Academic journal article Stanford Journal of Law, Business & Finance

Why (Only) ESOPs?

Academic journal article Stanford Journal of Law, Business & Finance

Why (Only) ESOPs?

Article excerpt

Introduction: ESOPs, Other SOPs & "Ownership Societies"

Recent interest in the idea of an "ownership society" raises an intriguing prospect: since the mid-twentieth century, we have broadly spread ownership of two assets critical to maintaining a populace of productively autonomous, politically independent citizens - homes and human capital.1 We have done so, moreover, by financially engineered means not experienced by those citizens as mere takings and unearned givings. Our federal home mortgage and higher education finance programs were quite cleverly designed in the 1930s-40s and the 1950s-70s, respectively, precisely with those ends in view.2 Might we then employ similar means to spread ownership in that one remaining core asset whose ownership continues to be as concentrated as land and high-end human capital once were- shares in firms?3

There is reason to believe that we might.4 Indeed the familiar employee stock ownership plan- the ESOP- was originally designed, like the federal higher education finance programs, with the federal home mortgage finance programs expressly in view.5 Like the home- and education-spreading programs, it spreads a seemingly new resource- newly issued shares- and so avoids the appearance of taking.6 Also like those programs, it ties benefit to toil- in this case, to work with the firm- and so avoids the appearance of unearned giving.7 But the ESOP ironically falls short of its home and human capital counterparts precisely by dint of the particular ways in which it replicates them. For it ties benefit to toil that is not always there to be had- employment with firms that sponsor ESOPs.8 And it concentrates risk of the sort that an "ownership society" should diversify: beneficiaries derive nonhuman and human capital (labor) incomes from the same source.9 Is there some way to keep what is good here while avoiding what is not?

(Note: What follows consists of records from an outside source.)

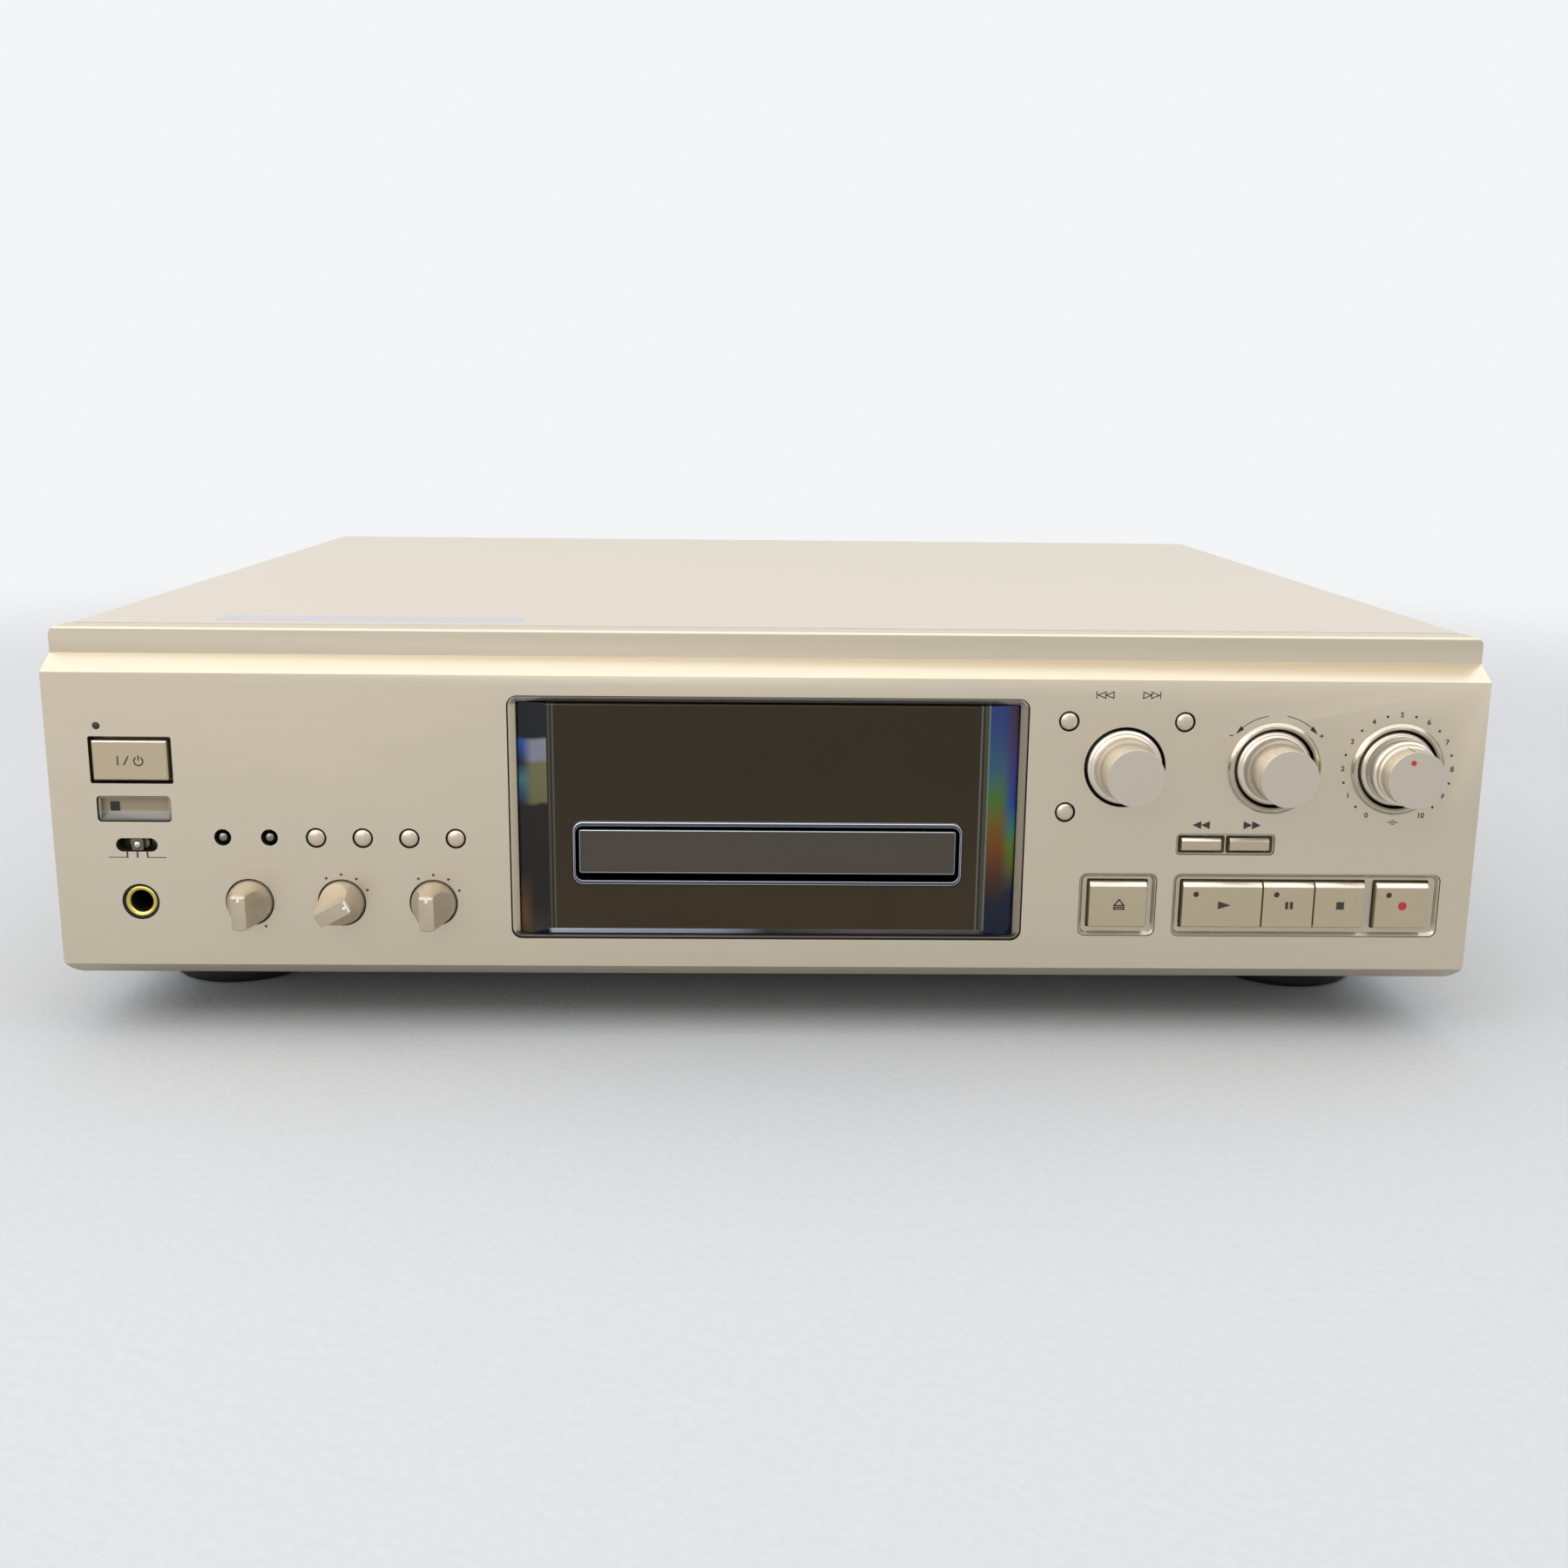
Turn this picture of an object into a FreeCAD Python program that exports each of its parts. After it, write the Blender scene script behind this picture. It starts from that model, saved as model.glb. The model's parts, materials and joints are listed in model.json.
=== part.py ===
import FreeCAD, Part
import math
import os

from FreeCAD import Vector

# Minidisc deck, full-width hi-fi component. Millimetres.
# X runs to the right, Y runs back from the main face of the fascia, Z up from the floor.
# The saved pieces are moved along Y, so that the origin is below the middle of the deck.

# ---- driving dimensions -------------------------------------------------------------
BODY_D = 364.0           # main face to the rear edge of the cover
FOOT_H = 19.4            # floor to the underside of the chassis
SHEET = 1.0              # steel sheet of cover, chassis and rear panel
GAP = 0.3                # clearance beside a moving piece
SEAT = 0.2               # clearance between fixed pieces
RUN = 0.05               # radial clearance of a shaft in its bush

# fascia profile, upwards from the chassis's underside
BEVEL_H = 3.3            # lower bevel
BEVEL_Y = 3.0            # how far back it runs
LEDGE_H = 4.5            # sloping ledge above the main face
BAND_Y = 8.3             # set-back of the band above it
BAND_H = 7.8
BAND_EDGE = 0.5          # bright chamfer on the band's top edge
COVER_STEP = 0.1         # cover's top above the band
FASCIA_D = 18.5          # front to back, along the top and ends
FASCIA_T = 5.0           # plate behind the main face
BAND_T = 3.0             # wall of the band
LIP_T = 2.0              # bottom and end returns
TOP_R = 2.4              # upper corners, seen from the front
BOTTOM_R = 5.0           # lower corners, seen from the front
LIP_SCREW_IN = 15.4      # outer screws of the lip, in from the fascia's ends

# rows of controls, upwards from the lower edge of the main face
KEYS_UP = 20.35          # edge to the row of rectangular keys
SEARCH_UP = 19.25        # keys to the search keys
KNOB_UP = 23.75          # search keys to the large knobs
FACE_UP = 26.55          # large knobs to the upper edge of the main face

# columns of controls, from the fascia's left end to its right end
COLUMN_IN = 24.7         # end to the middle of the power key
COLUMN_W = 50.5          # end to the first round button
BUTTON_PITCH = 13.96
BUTTONS_IN_ROW = 6
ROWS_GAP = 16.1          # last round button to the window
WINDOW_W = 155.8
JOG_IN = 29.25           # window to the jog knob
EJECT_BEZEL_W = 23.7
BEZEL_SPACE = 5.1        # between the two bezels of the rectangular keys
RIGHT_MARGIN = 9.5       # transport bezel to the end
COVER_INSET = 1.5        # cover's side behind the fascia's end
COVER_R = 2.5            # bend along the cover's top edges

# layers behind the fascia
PANEL_Y = 8.5            # front of the moulded sub-panel's web
PANEL_T = 2.0            # its web
PANEL_RIM = 2.0
BOARD_Y = 16.0           # front face of the front circuit board
BOARD_T = 1.6
FRAME_Y = 19.0           # front face of the chassis's front frame
SWITCH_D = 2.6           # height of a tact switch off the board
SWITCH_W = 6.0
BOSS_R = 3.0             # bosses for the board
BOSS_SIDE = 4.3          # window to the bosses beside it
BOSS_IN = 10.0           # fascia's ends to the outer bosses
BOSS_LOW, BOSS_HIGH = 7.3, 8.6               # from the main face's lower and upper edges
BOARD_IN, BOARD_LOW, BOARD_HIGH = 5.2, 2.7, 6.0

# keys and buttons
TRAVEL = 1.2             # stroke of every push key
KEY_FLANGE = 1.0         # flange that stops a key behind the fascia, thickness and reach
STEM_R = 1.6             # stem from a key to its switch
KEY_PROUD = 1.0          # keys stand this far out of the fascia
KEY_BEVEL_Z, KEY_BEVEL_Y = 1.3, 1.0          # bevel along a key's top edge
KEY_OVER = 0.3           # keys above the middle of their bezels
BUTTON_HOLE_R = 3.1
BUTTON_R = 2.75
PIN_HOLE_R, PIN_R = 2.55, 1.5
RECESSED = 2             # the first buttons of the row are thin recessed pins
BUTTON_OVER = 0.4        # round buttons above the search keys' row
POWER_OVER = 0.2         # power key above the large knobs' row
POWER_W, POWER_H = 24.5, 14.3
POWER_GAP = 1.15
LAMP_SIDE, LAMP_OVER, LAMP_R = 9.4, 10.35, 1.1
JOG_SIDE, JOG_OVER = 17.4, 13.95             # jog knob to the buttons around it
BEZEL_H = 19.9
KEY_H = 14.1
KEY_GAP = 0.6
KEY_LINE = 0.4           # between keys that share a pocket
BEZEL_SINK = 1.4         # bezel floor behind the main face
BEZEL_SLOPE = 1.2        # width of the bezel's sloped border
BEZEL_R = 2.2
EJECT_W = 17.5
KEYS_IN = 2.9            # bezel's left end to the first key
PLAY_W, PAUSE_W, STOP_W, RECORD_W = 24.3, 15.5, 15.2, 16.0
RECORD_SPACE = 3.6       # wall between the stop and record keys
KEYS_OUT = 3.8           # last key to the bezel's right end
SEARCH_W, SEARCH_H, SEARCH_R = 30.1, 6.6, 1.2
SEARCH_WALL = 0.35       # liner around and between the search keys
SEARCH_KEY_W, SEARCH_KEY_H = 12.1, 3.9
SEARCH_BEVEL = 0.9       # along their top edges

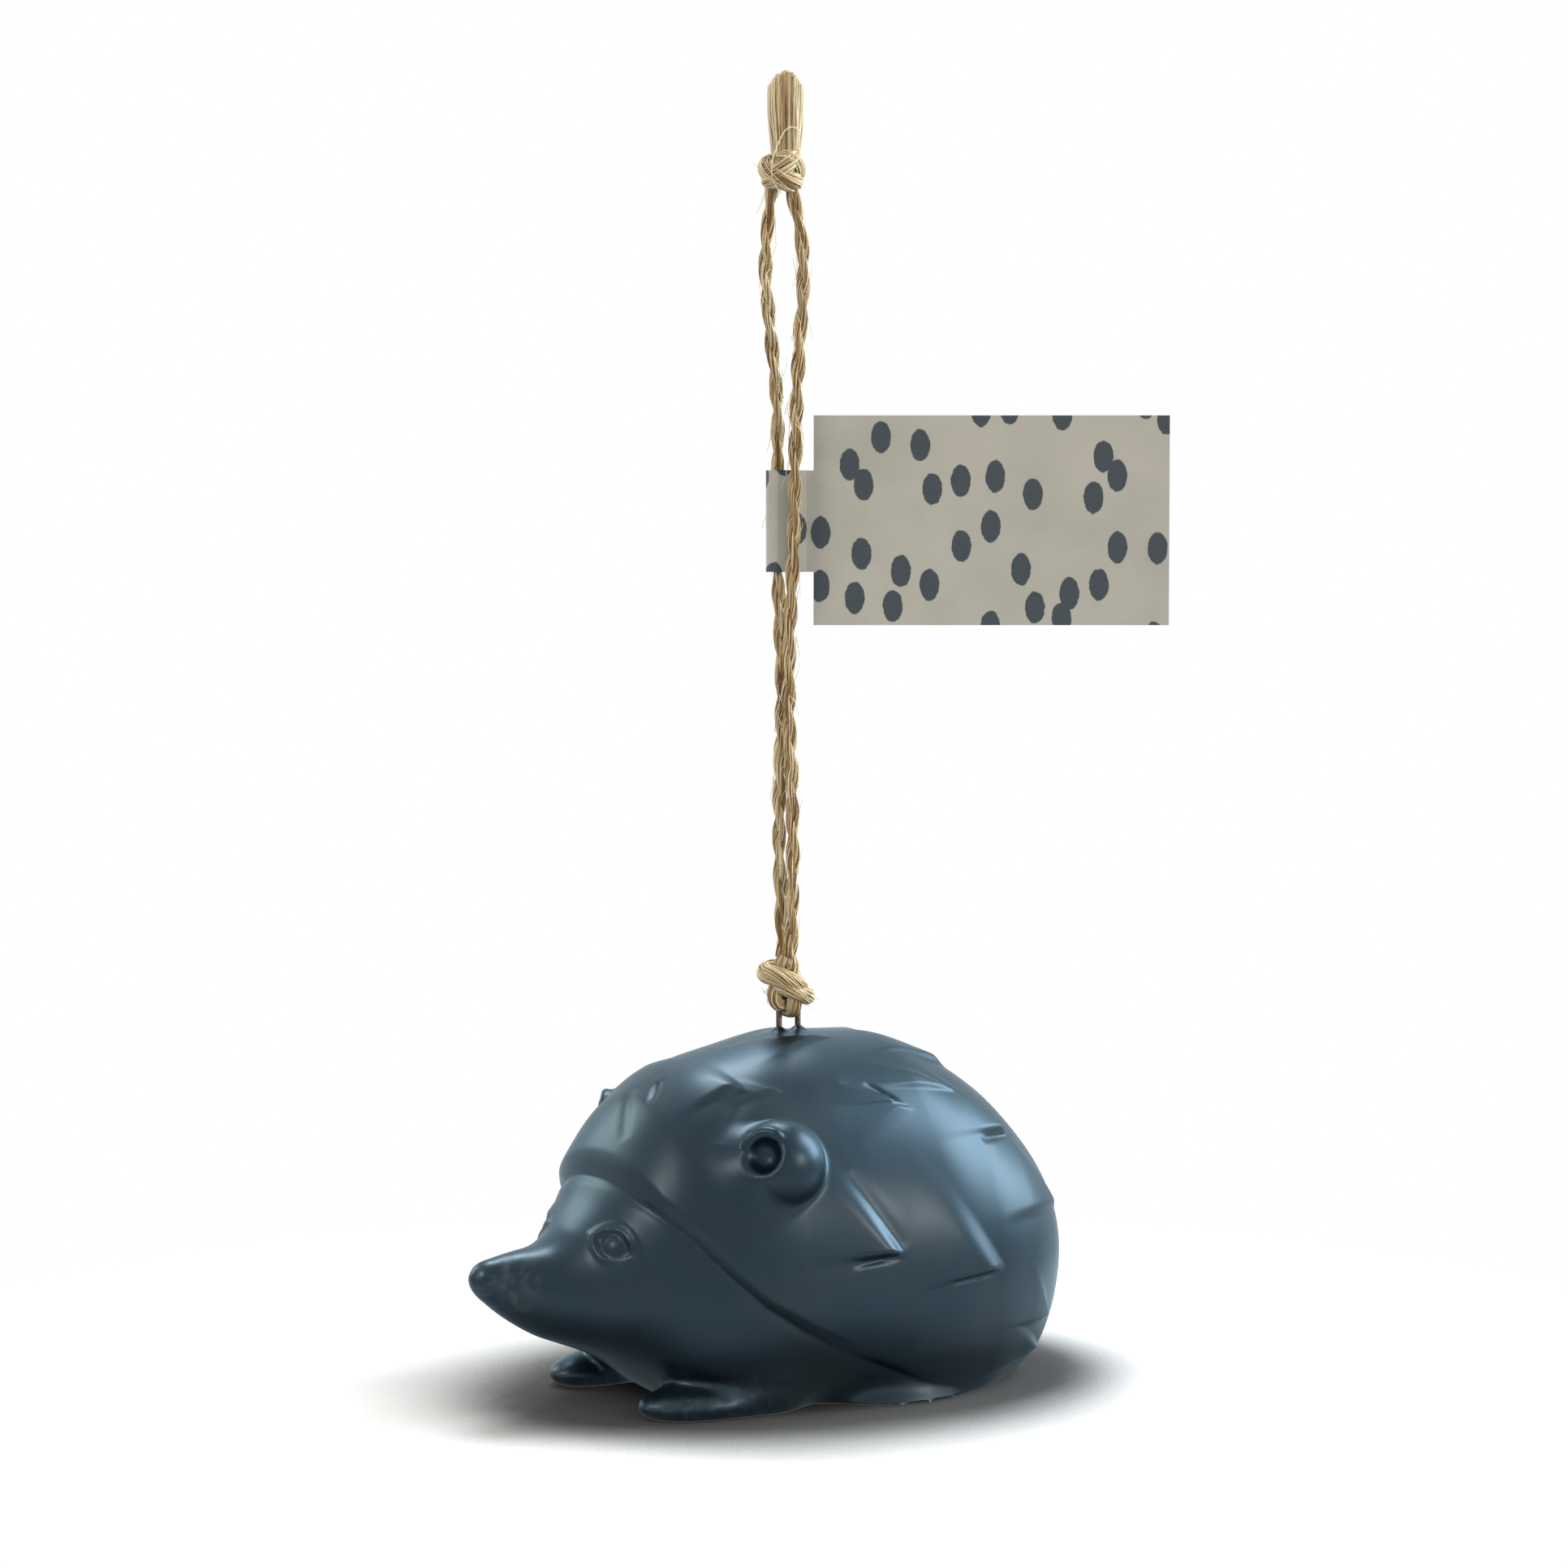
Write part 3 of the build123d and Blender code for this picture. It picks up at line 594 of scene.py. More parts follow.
def glaze_material():
    """Satin metallic glaze on slip-cast earthenware: blue-grey clouds with a fine grain under a thin clear
    coat, scuffed where it is handled, and wiped off the foot, where the pale clay shows."""
    material, tree, shader, place = new_material("satin_lustre_glaze")
    # Clouds 18 mm across, scuffs of 1.4 mm, and a grain drawn coarser than it is, so that it shows.
    clouds = add_node(tree, "TexNoise", inputs=noise(place, 18.2, 3.0))
    patches = add_node(tree, "TexNoise", inputs=noise(place, 1.43, 4.0, 0.6))
    grain = add_node(tree, "TexNoise", inputs=noise(place, 0.385, 3.0, 0.6))
    blues = ((0.34, "#20303b"), (0.5, "#1c2f3b"), (0.66, "#26343c"))
    blue = add_node(tree, "ValToRGB", inputs={"Fac": clouds}, stops=blues)
    greys = ((0.3, "#6c7276"), (0.7, "#92979a"))
    speck = add_node(tree, "ValToRGB", inputs={"Fac": grain}, stops=greys)
    mixed = add_node(
        tree, "Mix", COLOURS | {"blend_type": "OVERLAY"}, {"Factor": 0.3, "A": blue, "B": speck}
    )
    height = add_node(tree, "SeparateXYZ", inputs={"Vector": place}).outputs["Z"]
    foot = mapped(height, (BASE + 0.1) * MM, (BASE + 0.3) * MM, 0.4, 0.0)
    bare = add_node(tree, "MapRange", SMOOTH, foot)
    dressed = add_node(tree, "Mix", COLOURS, {"Factor": bare, "A": mixed, "B": colour("#c8bda9")})
    worn = add_node(tree, "Attribute", {"attribute_name": "worn"}).outputs["Fac"]
    spots = add_node(tree, "MapRange", SMOOTH, mapped(patches, 0.4, 0.68, 0.0, 0.22))
    scuffs = add_node(tree, "Math", {"operation": "MULTIPLY"}, {0: worn, 1: spots})
    scuffed = add_node(tree, "Mix", COLOURS, {"Factor": scuffs, "A": dressed, "B": colour("#5f6a6b")})
    look = {
        "Base Color": scuffed,
        "Metallic": 0.8,
        "Roughness": add_node(tree, "MapRange", inputs=mapped(clouds, 0.3, 0.7, 0.36, 0.43)),
        "Specular Tint": colour("#d6f0ff"),
        "Coat Weight": 0.2,
        "Coat Roughness": 0.3,
        "Normal": add_node(tree, "Bump", inputs={"Height": grain, "Strength": 0.12, "Distance": 0.05 * MM}),
    }
    set_sockets(tree, shader, look)
    return material


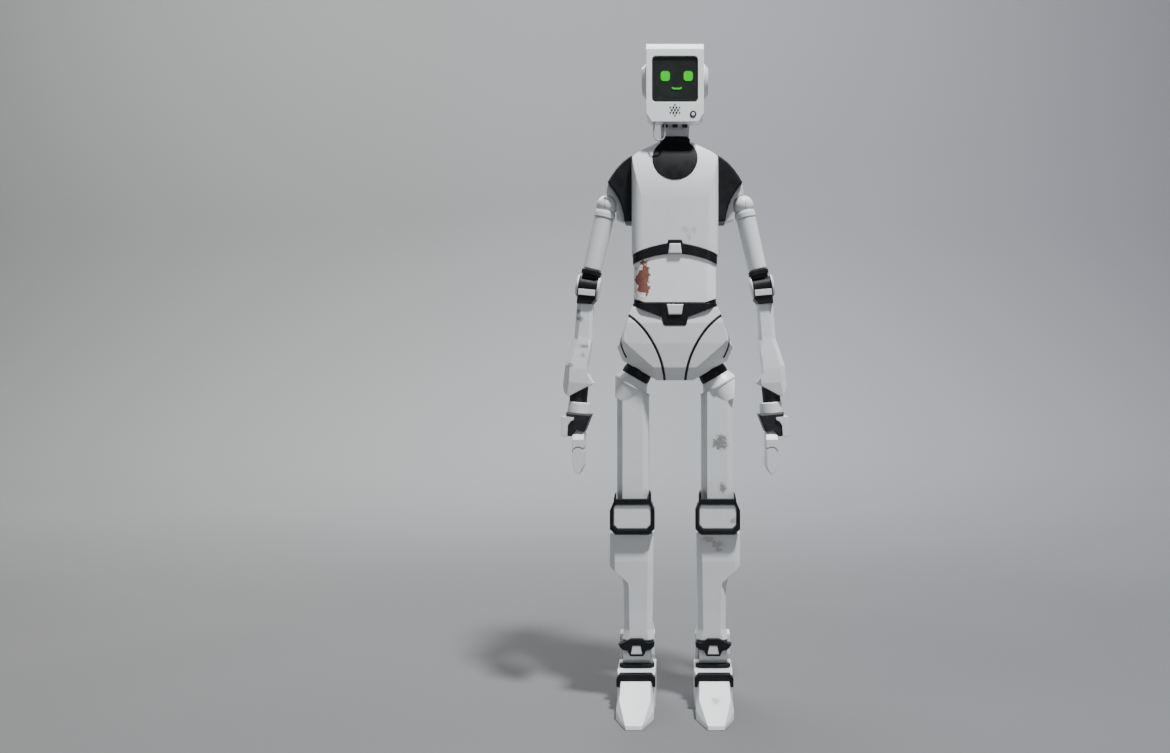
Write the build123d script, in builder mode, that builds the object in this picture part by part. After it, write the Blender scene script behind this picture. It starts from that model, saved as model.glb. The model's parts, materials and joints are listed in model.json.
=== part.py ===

It is tempting to think that there is. The key, I believe, is to fix on two facts: first, that the ESOP rests more heavily on firms' credit than on the public's much greater full faith and credit, the latter of which our home and higher education finance programs employ.10 And second, that employment is but one form of such firm-patronage as can ethically underwrite the reward that is ownership.11 So the ESOP is piecemeal indeed as a business capital analogue to public-credit-fueled, private home- and education-spreading. If we step farther out along both aforementioned dimensions- the credit and patronage dimensions- it would seem we might generalize the ESOP into a method of business capital-spreading on par with our present-day home- and education-spreading. Then our "ownership society" might stand on three legs, as it began to do in the nineteenth century homesteading and "land-grant" college era.12

Our plan in this Article, then, is as follows: Part I rehearses the workings and successes of the leveraged ESOP- the principal means, thus far, by which we have sought as a society to spread shares in firms.13 The aim here is first to show, mechanically, how publicly augmented firm credit actuarially underwrites employee share-acquisition, thereby augmenting nonowners' purchasing power for such acquisition. The aim is second to indicate, now more politically than mechanically, how employment as a salient form of firm patronage appears ethically to underwrite the benefit that ESOPs confer upon acquiring employees. The latter is important to show not only because the aforementioned benefit might otherwise resemble a politically contestable giving, but because it entails an ill-disguised taking as well: It dilutes the holdings of others who already own, yet is nonetheless acquiesced-in- in large part because it is publicly subsidized, we shall see. And patronage appears to explain public acquiescence in the subsidy.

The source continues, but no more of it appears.